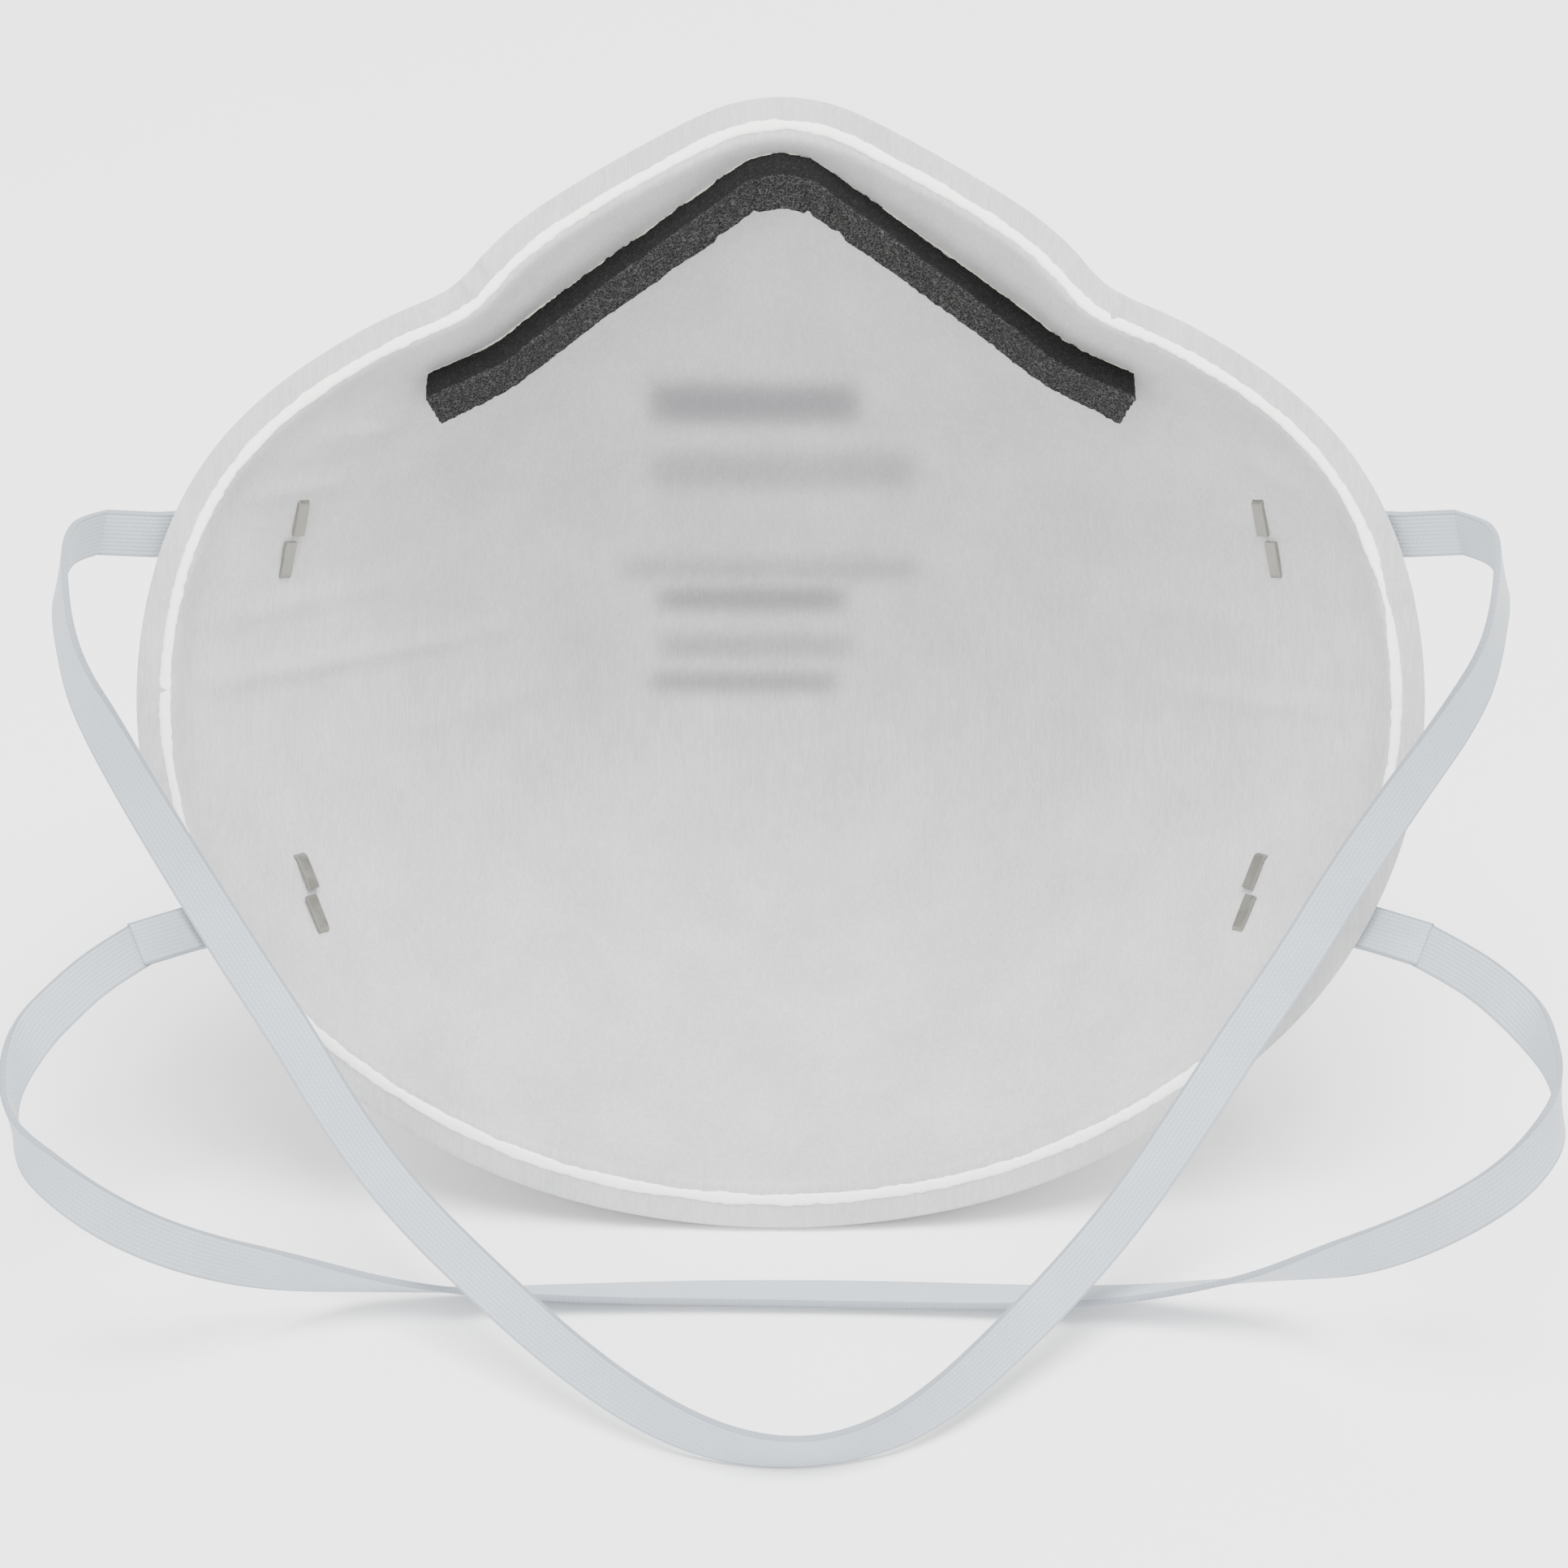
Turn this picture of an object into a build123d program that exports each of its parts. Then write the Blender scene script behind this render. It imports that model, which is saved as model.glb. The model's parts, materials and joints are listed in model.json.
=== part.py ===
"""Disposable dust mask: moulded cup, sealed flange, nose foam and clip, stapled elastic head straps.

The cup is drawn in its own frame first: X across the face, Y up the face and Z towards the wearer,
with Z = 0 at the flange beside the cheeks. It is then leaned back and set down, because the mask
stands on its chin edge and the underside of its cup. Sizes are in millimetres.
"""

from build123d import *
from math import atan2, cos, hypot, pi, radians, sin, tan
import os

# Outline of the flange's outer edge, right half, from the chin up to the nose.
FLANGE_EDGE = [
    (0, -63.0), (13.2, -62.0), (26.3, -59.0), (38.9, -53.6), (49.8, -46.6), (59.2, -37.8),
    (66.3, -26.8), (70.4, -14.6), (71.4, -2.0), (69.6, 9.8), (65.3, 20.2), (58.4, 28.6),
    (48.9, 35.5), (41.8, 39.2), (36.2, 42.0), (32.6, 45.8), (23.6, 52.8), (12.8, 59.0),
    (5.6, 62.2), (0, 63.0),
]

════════

Copy out the material above in its entirety. Every detail must match.

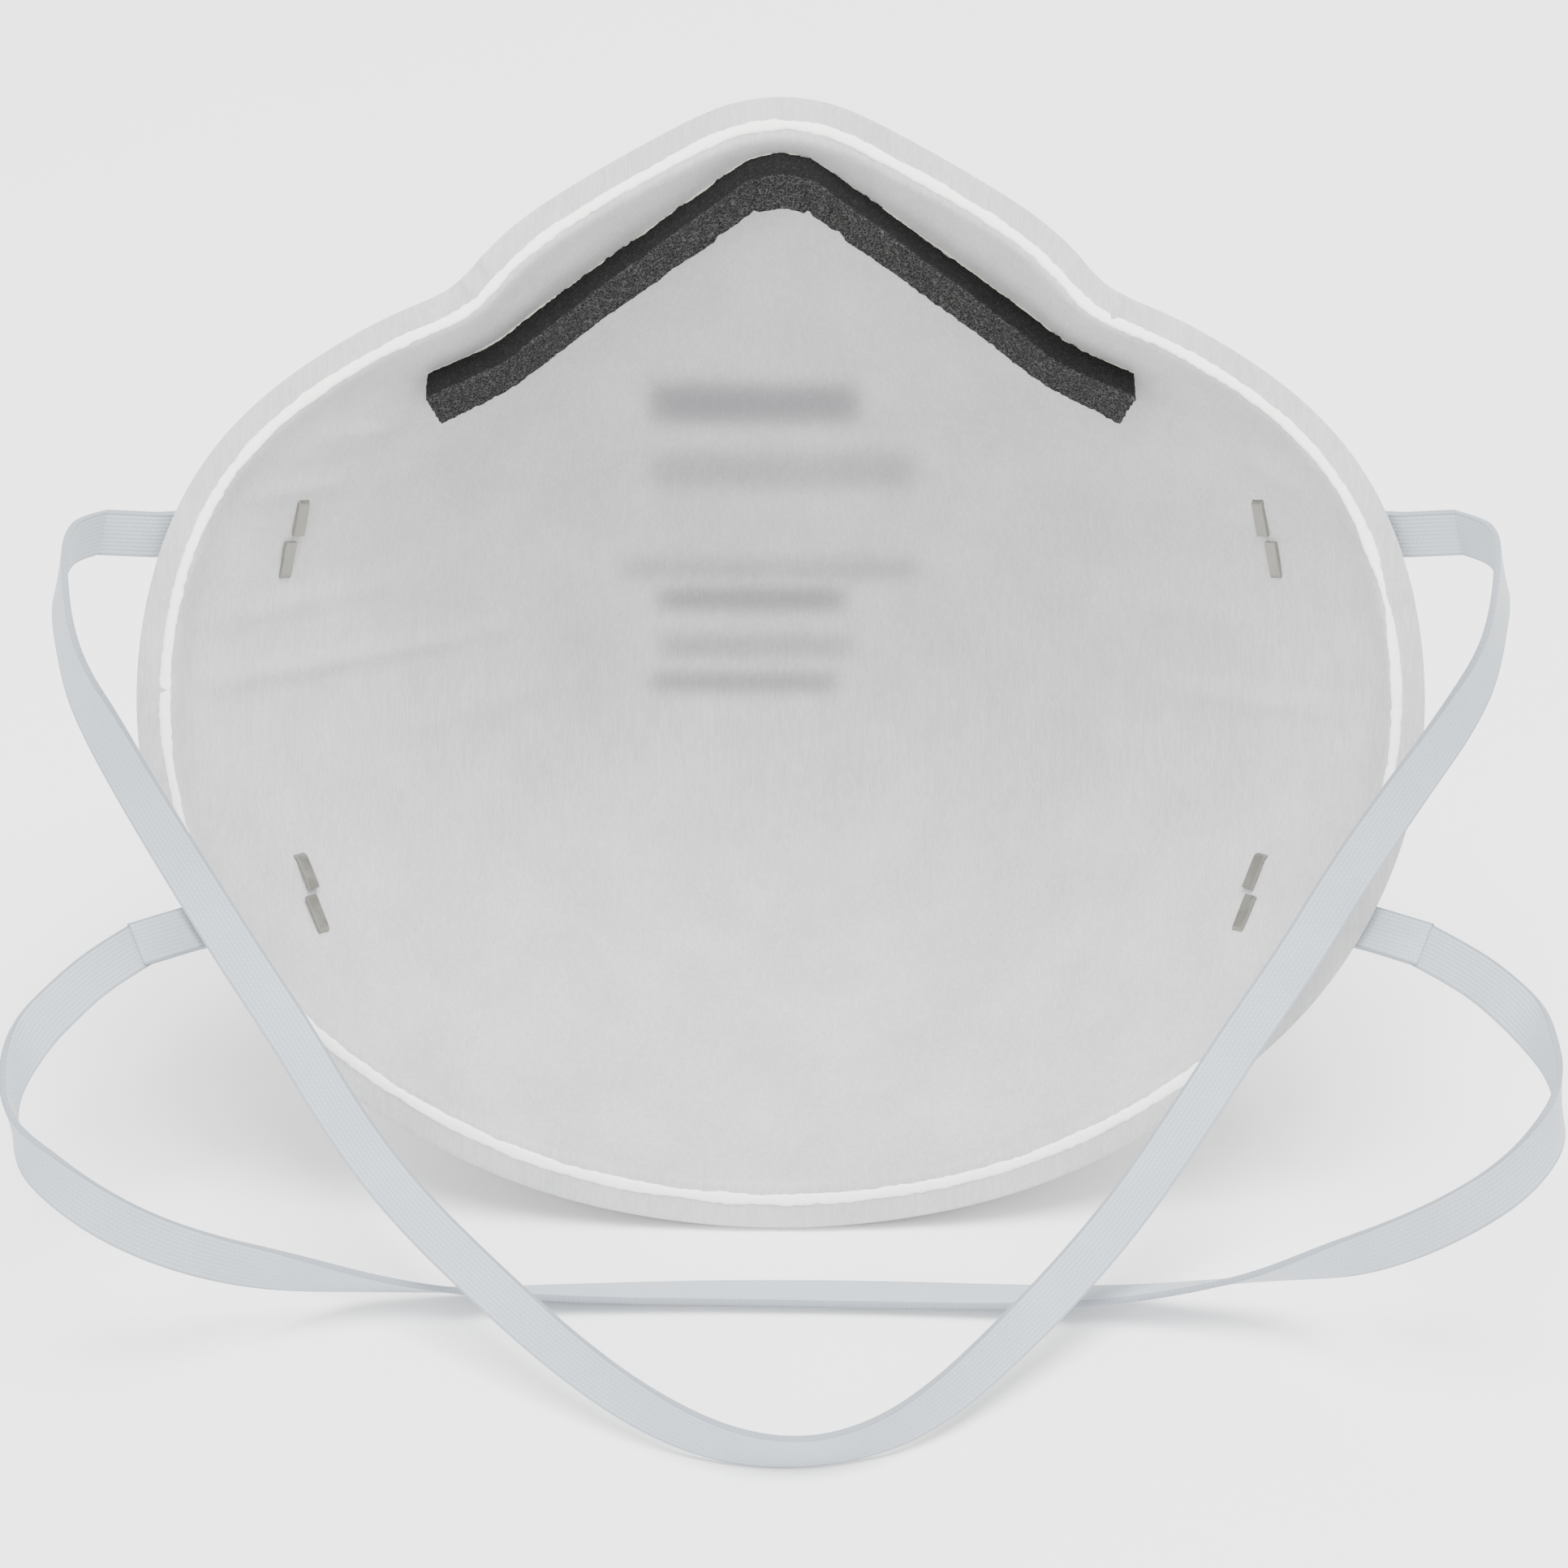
Turn this picture of an object into a build123d program that exports each of its parts. Then write the Blender scene script behind this render. It imports that model, which is saved as model.glb. The model's parts, materials and joints are listed in model.json.
=== part.py ===
"""Disposable dust mask: moulded cup, sealed flange, nose foam and clip, stapled elastic head straps.

The cup is drawn in its own frame first: X across the face, Y up the face and Z towards the wearer,
with Z = 0 at the flange beside the cheeks. It is then leaned back and set down, because the mask
stands on its chin edge and the underside of its cup. Sizes are in millimetres.
"""

from build123d import *
from math import atan2, cos, hypot, pi, radians, sin, tan
import os

# Outline of the flange's outer edge, right half, from the chin up to the nose.
FLANGE_EDGE = [
    (0, -63.0), (13.2, -62.0), (26.3, -59.0), (38.9, -53.6), (49.8, -46.6), (59.2, -37.8),
    (66.3, -26.8), (70.4, -14.6), (71.4, -2.0), (69.6, 9.8), (65.3, 20.2), (58.4, 28.6),
    (48.9, 35.5), (41.8, 39.2), (36.2, 42.0), (32.6, 45.8), (23.6, 52.8), (12.8, 59.0),
    (5.6, 62.2), (0, 63.0),
]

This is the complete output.